* _Working data_:

----------

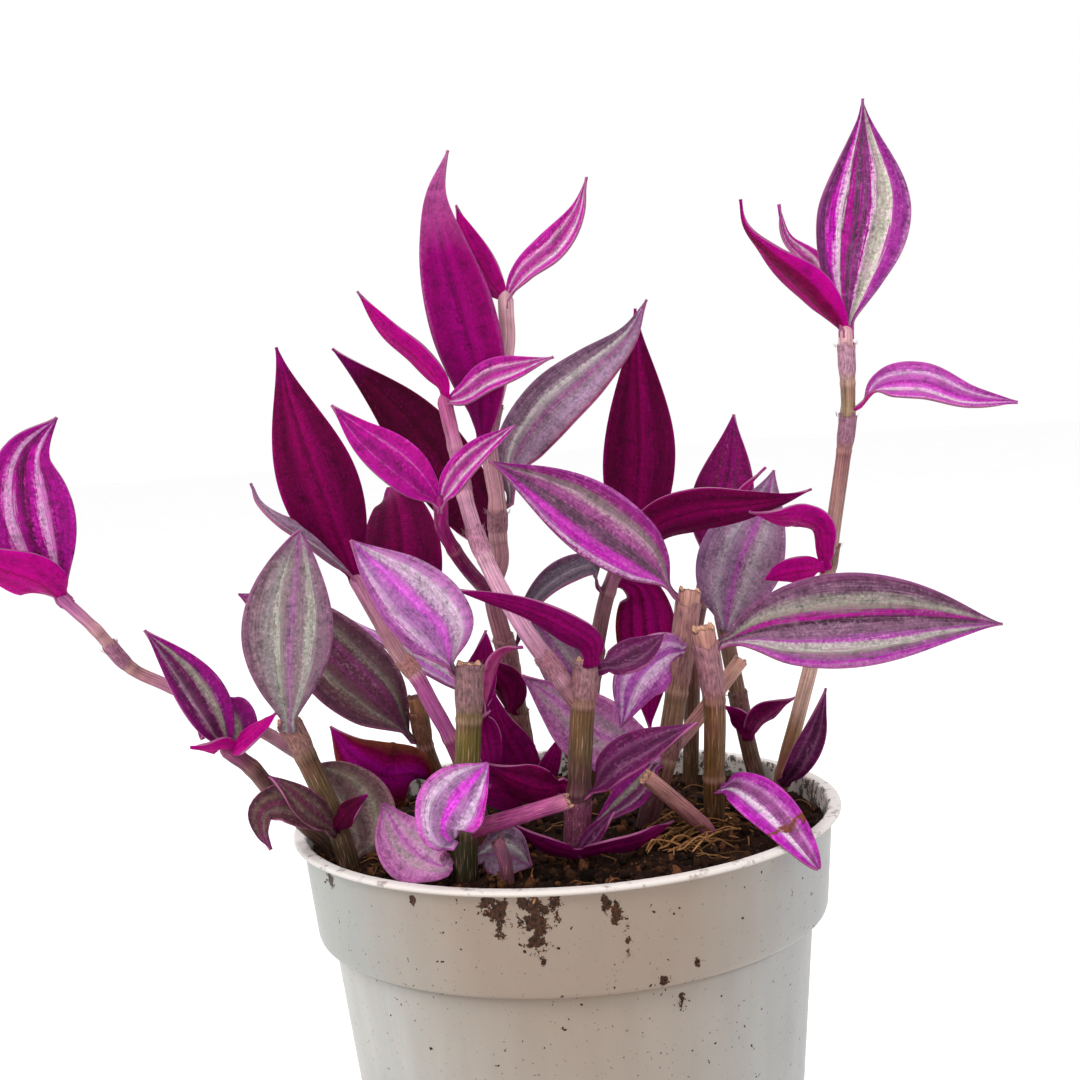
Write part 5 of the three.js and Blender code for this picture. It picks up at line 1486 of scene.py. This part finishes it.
def pot_material(name, settings):
    """Grey-white moulded plastic with faint streaks, painted light and shade, soil dust under the lip and a
    dirty inner wall.
    """
    shades = Shades(name)
    place = shades.place()
    side, front, height = shades.parts(place, "XYZ")
    streaks = shades.noise(shades.vector("MULTIPLY", place, (1, 1, 0.12)), 190.0, 3.0, 0.6)
    clouds = shades.noise(place, 45.0, 3.0)
    fine = shades.noise(place, 1300.0, 4.0, 0.7)
    coarse = shades.noise(place, 420.0, 5.0, 0.7)

    # The plastic, with painted light inside, painted shade at the right and on the band's left, a painted
    # shadow under the band and a painted warm front reflection
    colour = shades.mix(shades.range(clouds, 0.35, 0.7), opaque(settings.plastic), opaque(settings.shaded))
    colour = shades.brighten(colour, shades.range(streaks, 0.3, 0.7, 0.93, 1.05))
    far = shades.length(shades.vector("MULTIPLY", place, (1, 1, 0)))
    slope = shades.times_add(height, -WALL_SLOPE, far)
    inside = shades.times(shades.range(slope, *INNER_WALL), shades.range(height, *INNER_FOOT))
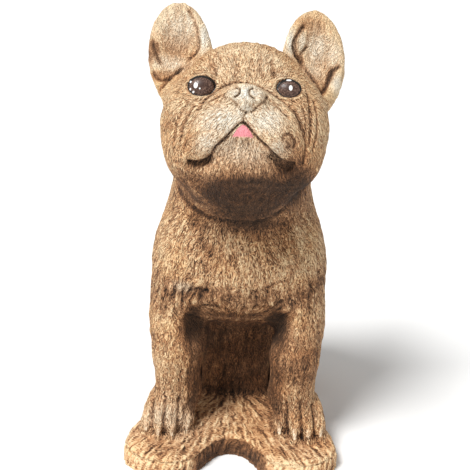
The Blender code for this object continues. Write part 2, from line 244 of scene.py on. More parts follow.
# Place on the statue and the way the fur lies there, mirrored on the other side
furGuides = (
    ((0, -70, 200), (0, -0.2, -1)), ((30, -55, 190), (0.35, 0, -1)), ((0, -75, 150), (0, 0, -1)),
    ((35, -70, 150), (0.25, 0, -1)), ((60, -20, 190), (0.3, 0.5, -1)), ((70, 0, 150), (0, 0.6, -1)),
    ((0, -60, 120), (0, 0.6, -1)), ((25, -60, 125), (-0.7, 0.3, -0.7)), ((55, -60, 90), (0, 0, -1)),
    ((80, -40, 90), (0.1, 0.3, -1)), ((55, -70, 50), (0, -0.1, -1)), ((60, -90, 32), (0, -1, -0.4)),
    ((80, 30, 80), (0, 0.5, -1)), ((85, 60, 60), (0, 0.3, -1)), ((75, 90, 40), (0, 0, -1)),
    ((0, 90, 150), (0, 0.4, -1)), ((40, 90, 130), (0.3, 0.2, -1)), ((0, 125, 70), (0, 0.2, -1)),
    ((50, 115, 60), (0.4, 0, -1)), ((0, 60, 220), (0, 0.4, -1)), ((55, 40, 200), (0.3, 0.4, -1)),
    ((0, 30, 300), (0, 0.7, -1)), ((50, 20, 290), (0.2, 0.8, -1)), ((0, 0, 60), (0, 0, -1)),
    ((0, -80, 228), (0, 0.3, -1)), ((35, -70, 225), (0.6, 0, -0.7)),
)
# The same in the head's frame: across, forward, up
headGuides = (
    ((0, 62, 30), (0, 0, 1)), ((0, 50, 45), (0, -0.6, 1)), ((24, 50, 34), (0.5, 0, 1)),
    ((0, 20, 62), (0, -1, 0.2)), ((45, 30, 34), (0.9, -0.5, 0.8)), ((36, 55, 24), (0.7, 0, 0.6)),
    ((52, 42, 8), (1, -0.5, 0.1)), ((36, 55, -10), (0.9, -0.3, -0.5)), ((20, 68, -14), (1, 0, -0.6)),
    ((12, 72, -24), (0.7, 0, -0.8)), ((28, 66, -34), (0.7, 0, -0.8)),
    ((38, 56, -46), (0.6, -0.2, -0.8)), ((54, 40, -22), (0.5, -0.4, -1)),
    ((62, 20, -20), (0.2, -0.6, -1)), ((50, 30, -50), (0.2, -0.4, -1)), ((0, 62, -46), (0, 0, -1)),
    ((14, 60, -52), (0.4, 0, -1)), ((0, 50, -66), (0, -0.6, -1)), ((30, 40, -62), (0.4, -0.5, -1)),
    ((0, 20, -80), (0, -0.6, -1)), ((66, 0, 10), (0.1, -1, -0.3)), ((58, 0, 60), (0.05, 0, 1)),
    ((75, 0, 55), (0.3, 0, 1)), ((45, 0, 60), (-0.2, 0, 1)), ((60, 0, 95), (0, 0, 1)),
    ((60, -20, 70), (0, 0, -1)),
)
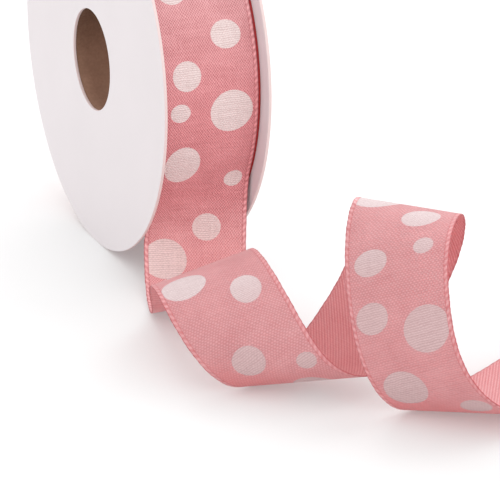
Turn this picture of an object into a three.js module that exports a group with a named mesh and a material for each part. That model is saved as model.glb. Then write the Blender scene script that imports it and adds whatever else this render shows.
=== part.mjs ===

----------

Everything from the first line of the material through the line containing "coarse = shades.noise(place, 420.0, 5.0, 0.7)" is to be printed exactly; lines after that are to be left out.

* _Written solution_:
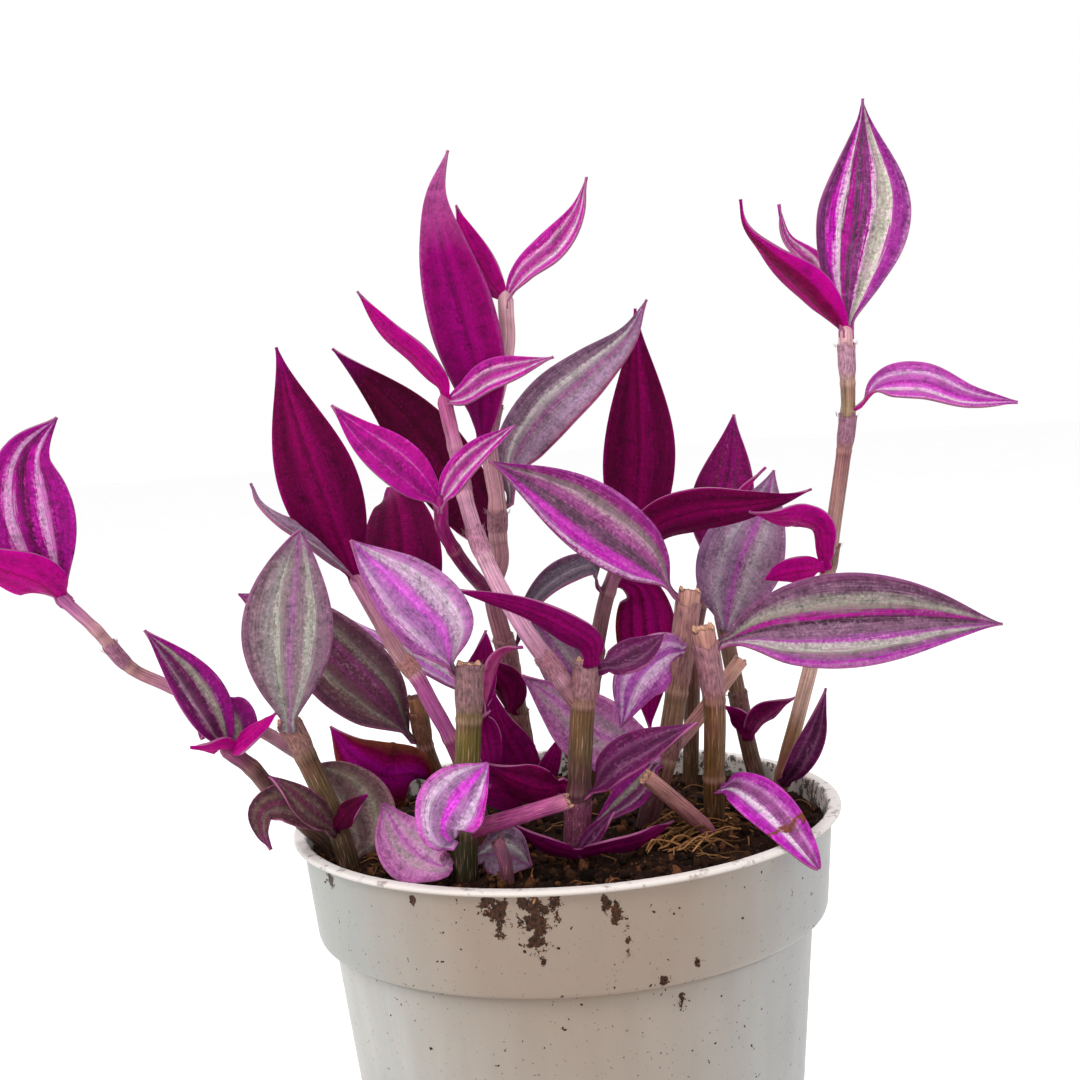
Write part 5 of the three.js and Blender code for this picture. It picks up at line 1486 of scene.py. This part finishes it.
def pot_material(name, settings):
    """Grey-white moulded plastic with faint streaks, painted light and shade, soil dust under the lip and a
    dirty inner wall.
    """
    shades = Shades(name)
    place = shades.place()
    side, front, height = shades.parts(place, "XYZ")
    streaks = shades.noise(shades.vector("MULTIPLY", place, (1, 1, 0.12)), 190.0, 3.0, 0.6)
    clouds = shades.noise(place, 45.0, 3.0)
    fine = shades.noise(place, 1300.0, 4.0, 0.7)
    coarse = shades.noise(place, 420.0, 5.0, 0.7)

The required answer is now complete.